# PROBLEM STATEMENT
Find how many lines in the material contain "this"; your answer should be that number alone.

# RECORDED DATA
***
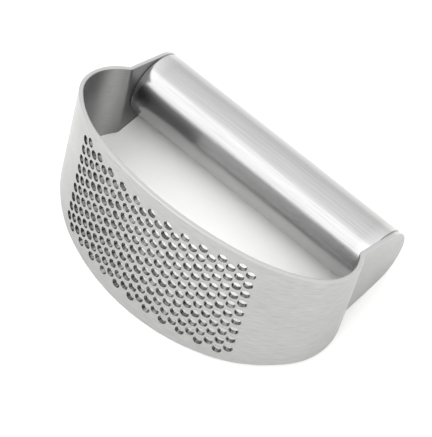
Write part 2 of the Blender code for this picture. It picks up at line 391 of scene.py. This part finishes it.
def ring_profile(start, end, outer):
    """Half section of a pipe with the handle's bore, from start to end along X, going round it
    once: points, normals and edge wear. Its outer edges are rounded, and its inner ones cut."""
    quarter = np.linspace(0, math.pi / 2, HANDLE_END_STEPS + 1)
    left = np.stack([start + HANDLE_END_ROUND * (1 - np.cos(quarter)),
                     outer - HANDLE_END_ROUND * (1 - np.sin(quarter))], -1)
    left_normals = np.stack([-np.cos(quarter), np.sin(quarter)], -1)
    back = quarter[::-1]
    right = np.stack([end - HANDLE_END_ROUND * (1 - np.cos(back)),
                      outer - HANDLE_END_ROUND * (1 - np.sin(back))], -1)
    right_normals = np.stack([np.cos(back), np.sin(back)], -1)
    along = np.linspace(start + HANDLE_END_ROUND, end - HANDLE_END_ROUND,
                        max(2, round((end - start) / HANDLE_STEP)) + 1)[1:-1]
    top = np.stack([along, np.full(len(along), outer)], -1)
    top_normals = np.tile([0.0, 1.0], (len(along), 1))
    bore_points = np.array([
        (end, BORE_RADIUS + BORE_CHAMFER), (end - BORE_CHAMFER, BORE_RADIUS),
        (start + BORE_CHAMFER, BORE_RADIUS), (start, BORE_RADIUS + BORE_CHAMFER)])
    bore_normals = np.array([(1.0, 0.0), (0.0, -1.0), (0.0, -1.0), (-1.0, 0.0)])
    points = np.concatenate([left, top, right, bore_points])
    normals = np.concatenate([left_normals, top_normals, right_normals, bore_normals])
    wear = np.concatenate([np.ones(len(left)), np.zeros(len(top)), np.ones(len(right)),
                           np.zeros(len(bore_points))])
    return points, normals, wear


def make_handle():
    """The handle tube, with its ends just broken."""
    end = TAB_INNER_X - SEAM_WIDTH
    points, normals, wear = ring_profile(-end, end, HANDLE_RADIUS)
    return turned_ring("fine_handle_tube", points, normals, wear)


def make_weld(name, tab_face):
    """The dressed weld between the tube's end and the tab, a little under the tube's surface."""
    tube_end = math.copysign(TAB_INNER_X - SEAM_WIDTH, tab_face)
    start, end = sorted((tube_end, tab_face))
    points, normals, wear = ring_profile(start, end, WELD_RADIUS)
    return turned_ring(name, points, normals, wear)


# ---------------------------------------------------------------- materials

# Sizes of a finish are in mm: along the brushing, across it, and through the sheet.

# The belt's lines. Lines of a real belt are nearer 0.1 mm apart and too fine to show, so each
# finish gives its own coarser ones.
LINE_DETAIL = 3.0
LINE_ROUGHNESS = 0.6

# Uneven pressure on the belt leaves cloudy patches, which differ only in how dull they are.
CLOUD_SIZE = (26.0, 9.0, 9.0)
CLOUD_DETAIL = 2.0
CLOUD_RANGE = (0.3, 0.7)         # where nearly all of the noise lies

# The walls of the holes: painted shade, a dark tone, with random patches of painted glints, all of
# it shiny.
BORE_SHADE_AND_GLINT_TONES = ("#525252", "#8E8E8E")
BORE_ROUGHNESS = 0.15
GLINT_PATCH_SIZE = 1.2
GLINT_PATCH_DETAIL = 1.0
GLINT_PATCH_RANGE = (0.4, 0.65)        # below it the wall gets the dark painted shade, and above it the bright painted glint

# The strip's inner face gets painted shade, a darker tone, except for a band in each curl
# that keeps the lighter brushed tone and stands in for a reflection.
INNER_PAINTED_SHADE_TONE = "#888888"
INNER_DEPTH = (-0.3, -0.6)       # from the sheet's middle, where it starts and where it is full
REFLECTION_BAND_AT = 61.5                   # the band's middle, along the strip from its own middle
REFLECTION_BAND_REACH = 6.0                 # from there to where the painted shade is full again

# Matt white paper with hardly any gloss, in soft waves about 22 mm long.
PAPER_TONE = "#FAFAF9"
PAPER_ROUGHNESS = 0.9
PAPER_GLOSS = 0.2
PAPER_WAVES = 900.0              # over the floor's whole side
PAPER_WAVE_DETAIL = 2.0
PAPER_WAVE_DEPTH = 0.05
PAPER_WAVE_STRENGTH = 0.1


def linear(hex_colour):
    """Linear RGBA from an sRGB hex colour."""
    channels = [int(hex_colour[index:index + 2], 16) / 255 for index in (1, 3, 5)]
    low_end, slope, offset, power = 0.04045, 12.92, 0.055, 2.4
    out = [c / slope if c <= low_end else ((c + offset) / (1 + offset)) ** power
           for c in channels]
    return (*out, 1.0)


def add_node(material, kind, settings=(), inputs=()):
    """New node with its settings and its inputs: a value, or another node's output socket."""
    tree = material.node_tree
    node = tree.nodes.new(kind)
    for key, value in dict(settings).items():
        setattr(node, key, value)
    for key, value in dict(inputs).items():
        if isinstance(value, bpy.types.NodeSocket):
            tree.links.new(value, node.inputs[key])
        else:
            node.inputs[key].default_value = value
    return node


def new_material(name):
    """Empty material and its shader."""
    material = bpy.data.materials.new(name)
    material.use_nodes = True
    return material, material.node_tree.nodes["Principled BSDF"]


def inner_painted_shade(material, place):
    """Share of painted shade: full on the strip's inner face, fading out towards the lighter band
    in each curl that stands in for a reflection, and none on the outer face."""
    split = add_node(material, "ShaderNodeSeparateXYZ", {}, {"Vector": place.outputs["Vector"]})
    run = add_node(material, "ShaderNodeMath", {"operation": "ABSOLUTE"}, {
        0: split.outputs["X"]})
    from_band = add_node(material, "ShaderNodeMath", {"operation": "SUBTRACT"}, {
        0: run.outputs[0], 1: REFLECTION_BAND_AT})
    off_band = add_node(material, "ShaderNodeMath", {"operation": "ABSOLUTE"}, {
        0: from_band.outputs[0]})
    # Share of painted shade by distance from the lighter band.
    dull = add_node(material, "ShaderNodeMapRange", {"interpolation_type": "SMOOTHSTEP"}, {
        "Value": off_band.outputs[0], "From Min": 0.0, "From Max": REFLECTION_BAND_REACH,
        "To Min": 0.0, "To Max": 1.0})
    inside = add_node(material, "ShaderNodeMapRange", {}, {
        "Value": split.outputs["Z"], "From Min": INNER_DEPTH[0], "From Max": INNER_DEPTH[1]})
    both = add_node(material, "ShaderNodeMath", {"operation": "MULTIPLY"}, {
        0: dull.outputs["Result"], 1: inside.outputs["Result"]})
    return both.outputs[0]


def brushed_stainless(name, tones, worn, roughness, grain_size, grain_depth, spread):
    """Stainless steel finished with an abrasive belt. The eye sees long fine lines from the
    darker to the lighter of its tones, and highlights that spread across them, by spread from
    0 to 1. The tumbled edges are evener and brighter. The walls of the holes get painted shade,
    a dark tone, with random patches of painted glints. The strip's inner face gets painted shade,
    except for a lighter band in each curl that stands in for a reflection. grain_size and
    grain_depth, in mm, are the lines' own."""
    material, shader = new_material(name)
    place = add_node(material, "ShaderNodeAttribute", {"attribute_name": "grain_mm"})
    edge = add_node(material, "ShaderNodeAttribute", {"attribute_name": "edge"})
    bore = add_node(material, "ShaderNodeAttribute", {"attribute_name": "bore"})
    stretch = add_node(material, "ShaderNodeVectorMath", {"operation": "DIVIDE"}, {
        0: place.outputs["Vector"], 1: grain_size})
    lines = add_node(material, "ShaderNodeTexNoise", {}, {
        "Vector": stretch.outputs[0], "Scale": 1.0, "Detail": LINE_DETAIL,
        "Roughness": LINE_ROUGHNESS})
    cloud_place = add_node(material, "ShaderNodeVectorMath", {"operation": "DIVIDE"}, {
        0: place.outputs["Vector"], 1: CLOUD_SIZE})
    clouds = add_node(material, "ShaderNodeTexNoise", {}, {
        "Vector": cloud_place.outputs[0], "Scale": 1.0, "Detail": CLOUD_DETAIL})
    tone = add_node(material, "ShaderNodeMix", {"data_type": "RGBA"}, {
        "Factor": lines.outputs["Fac"], "A": linear(tones[0]), "B": linear(tones[1])})
    worn_tone = add_node(material, "ShaderNodeMix", {"data_type": "RGBA"}, {
        "Factor": edge.outputs["Fac"], "A": tone.outputs["Result"], "B": linear(worn)})
    # Painted shade on the strip's inner face, left out in a band in each curl that stands in for a
    # reflection.
    painted_shade_share = inner_painted_shade(material, place)
    shaded_inner_tone = add_node(material, "ShaderNodeMix", {"data_type": "RGBA"}, {
        "Factor": painted_shade_share, "A": worn_tone.outputs["Result"], "B": linear(INNER_PAINTED_SHADE_TONE)})
    # Walls of the holes: painted shade, with random patches of painted glints.
    glint_patches = add_node(material, "ShaderNodeTexNoise", {}, {
        "Vector": place.outputs["Vector"], "Scale": 1 / GLINT_PATCH_SIZE, "Detail": GLINT_PATCH_DETAIL})
    painted_glint_share = add_node(material, "ShaderNodeMapRange", {}, {
        "Value": glint_patches.outputs["Fac"], "From Min": GLINT_PATCH_RANGE[0],
        "From Max": GLINT_PATCH_RANGE[1]})
    bore_shade_and_glints = add_node(material, "ShaderNodeMix", {"data_type": "RGBA"}, {
        "Factor": painted_glint_share.outputs["Result"], "A": linear(BORE_SHADE_AND_GLINT_TONES[0]),
        "B": linear(BORE_SHADE_AND_GLINT_TONES[1])})
    final_tone = add_node(material, "ShaderNodeMix", {"data_type": "RGBA"}, {
        "Factor": bore.outputs["Fac"], "A": shaded_inner_tone.outputs["Result"],
        "B": bore_shade_and_glints.outputs["Result"]})
    material.node_tree.links.new(final_tone.outputs["Result"], shader.inputs["Base Color"])
    dull = add_node(material, "ShaderNodeMapRange", {}, {
        "Value": clouds.outputs["Fac"], "From Min": CLOUD_RANGE[0], "From Max": CLOUD_RANGE[1],
        "To Min": roughness[0], "To Max": roughness[1]})
    final_dull = add_node(material, "ShaderNodeMix", {"data_type": "FLOAT"}, {
        "Factor": bore.outputs["Fac"], "A": dull.outputs["Result"], "B": BORE_ROUGHNESS})
    material.node_tree.links.new(final_dull.outputs["Result"], shader.inputs["Roughness"])
    bump = add_node(material, "ShaderNodeBump", {}, {
        "Height": lines.outputs["Fac"], "Strength": 1.0, "Distance": grain_depth * MM})
    material.node_tree.links.new(bump.outputs["Normal"], shader.inputs["Normal"])
    across = add_node(material, "ShaderNodeTangent", {
        "direction_type": "UV_MAP", "uv_map": GRAIN_MAP})
    material.node_tree.links.new(across.outputs["Tangent"], shader.inputs["Tangent"])
    shader.inputs["Anisotropic"].default_value = spread
    shader.inputs["Metallic"].default_value = 1.0
    return material


def studio_paper():
    """White studio paper, which gives the eye a plain pale ground with a soft shadow."""
    material, shader = new_material("studio_paper")
    waves = add_node(material, "ShaderNodeTexNoise", {}, {
        "Scale": PAPER_WAVES, "Detail": PAPER_WAVE_DETAIL})
    bump = add_node(material, "ShaderNodeBump", {}, {
        "Height": waves.outputs["Fac"], "Strength": PAPER_WAVE_STRENGTH,
        "Distance": PAPER_WAVE_DEPTH * MM})
    material.node_tree.links.new(bump.outputs["Normal"], shader.inputs["Normal"])
    shader.inputs["Base Color"].default_value = linear(PAPER_TONE)
    shader.inputs["Roughness"].default_value = PAPER_ROUGHNESS
    shader.inputs["Specular IOR Level"].default_value = PAPER_GLOSS
    return material


# ---------------------------------------------------------------- the object

# Stainless sheet, brushed along its length: short strong lines and broad soft highlights.
strip_steel = brushed_stainless(
    "brushed_strip_steel", tones=("#8D8D8C", "#BDBDBC"), worn="#B5B5B5", roughness=(0.27, 0.35),
    grain_size=(4.0, 0.32, 0.32), grain_depth=0.004, spread=0.8)

# Drawn stainless tube, satin polished: long faint lines and clearer stripes of light and dark.
tube_steel = brushed_stainless(
    "satin_tube_steel", tones=("#9A9A9A", "#B2B2B2"), worn="#B5B5B5", roughness=(0.19, 0.25),
    grain_size=(16.0, 0.45, 0.45), grain_depth=0.002, spread=0.5)

# Weld metal, ground back by hand: darker and duller, with no direction to its scratches.
weld_steel = brushed_stainless(
    "dressed_weld_steel", tones=("#7C7C7A", "#959592"), worn="#959592", roughness=(0.40, 0.50),
    grain_size=(1.5, 0.8, 0.8), grain_depth=0.01, spread=0.0)

pieces = [
    (make_strip(), "rocker_strip", "brushed_strip", strip_steel),
    (make_handle(), "handle_tube", "satin_tube", tube_steel),
    (make_weld("fine_left_weld_ring", -TAB_INNER_X), "left_weld_ring",
     "weld_metal", weld_steel),
    (make_weld("fine_right_weld_ring", TAB_INNER_X), "right_weld_ring",
     "weld_metal", weld_steel),
]
for piece, node, slot_name, finish in pieces:
    piece.data.materials.append(finish)
    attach(piece, BODY)
    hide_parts(node)


# ---------------------------------------------------------------- studio

FLOOR_SIZE = 20.0
AIM = Vector((0.00357, -0.00109, 0.0150))
CAMERA_AZIMUTH = math.radians(41.19)
CAMERA_ELEVATION = math.radians(58.86)
CAMERA_ROLL = math.radians(2.44)
CAMERA_DISTANCE = 0.5575
CAMERA_LENS = 178.07
WORLD_TONE = "#F9F9F9"


def direction(azimuth, elevation):
    """Unit vector towards something seen at this azimuth and elevation."""
    return Vector((math.sin(azimuth) * math.cos(elevation),
                   -math.cos(azimuth) * math.cos(elevation), math.sin(elevation)))


def add_floor():
    """Level floor at the height on which the press lies."""
    half = FLOOR_SIZE / 2
    mesh = bpy.data.meshes.new("floor")
    mesh.from_pydata([(-half, -half, 0), (half, -half, 0), (half, half, 0), (-half, half, 0)],
                     [], [(0, 1, 2, 3)])
    floor = bpy.data.objects.new("floor", mesh)
    floor.data.materials.append(studio_paper())
    bpy.context.scene.collection.objects.link(floor)


def add_softbox(name, azimuth, elevation, distance, width, height, watts):
    """Oblong lamp that faces the press from this azimuth and elevation, in degrees."""
    lamp = bpy.data.lights.new(name, "AREA")
    lamp.shape = "RECTANGLE"
    lamp.size = width
    lamp.size_y = height
    lamp.energy = watts
    box = bpy.data.objects.new(name, lamp)
    way = direction(math.radians(azimuth), math.radians(elevation))
    box.location = way * distance
    box.rotation_euler = way.to_track_quat("Z", "Y").to_euler()
    bpy.context.scene.collection.objects.link(box)


def add_camera():
    """The scene's own camera."""
    camera = bpy.data.objects.new("camera", bpy.data.cameras.new("camera"))
    way = direction(CAMERA_AZIMUTH, CAMERA_ELEVATION)
    camera.location = AIM + way * CAMERA_DISTANCE
    turn = way.to_track_quat("Z", "Y").to_matrix()
    camera.rotation_euler = (turn @ Matrix.Rotation(CAMERA_ROLL, 3, "Z")).to_euler()
    camera.data.lens = CAMERA_LENS
    bpy.context.scene.collection.objects.link(camera)
    bpy.context.scene.camera = camera


def add_world(low, high):
    """White studio walls and ceiling: brightness low at the floor's level and high overhead."""
    world = bpy.data.worlds.new("studio")
    world.use_nodes = True
    place = add_node(world, "ShaderNodeTexCoord")
    split = add_node(world, "ShaderNodeSeparateXYZ", {}, {"Vector": place.outputs["Generated"]})
    rise = add_node(world, "ShaderNodeMapRange", {}, {
        "Value": split.outputs["Z"], "To Min": low, "To Max": high})
    background = world.node_tree.nodes["Background"]
    background.inputs["Color"].default_value = linear(WORLD_TONE)
    world.node_tree.links.new(rise.outputs["Result"], background.inputs["Strength"])
    bpy.context.scene.world = world


add_floor()
add_softbox("overhead_softbox", azimuth=-38, elevation=55, distance=1.2, width=1.2, height=1.0,
            watts=3.4)
add_world(low=1.25, high=1.82)
add_camera()
bpy.context.scene.view_settings.view_transform = "Standard"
***
# ANSWER FOR THE TASK
3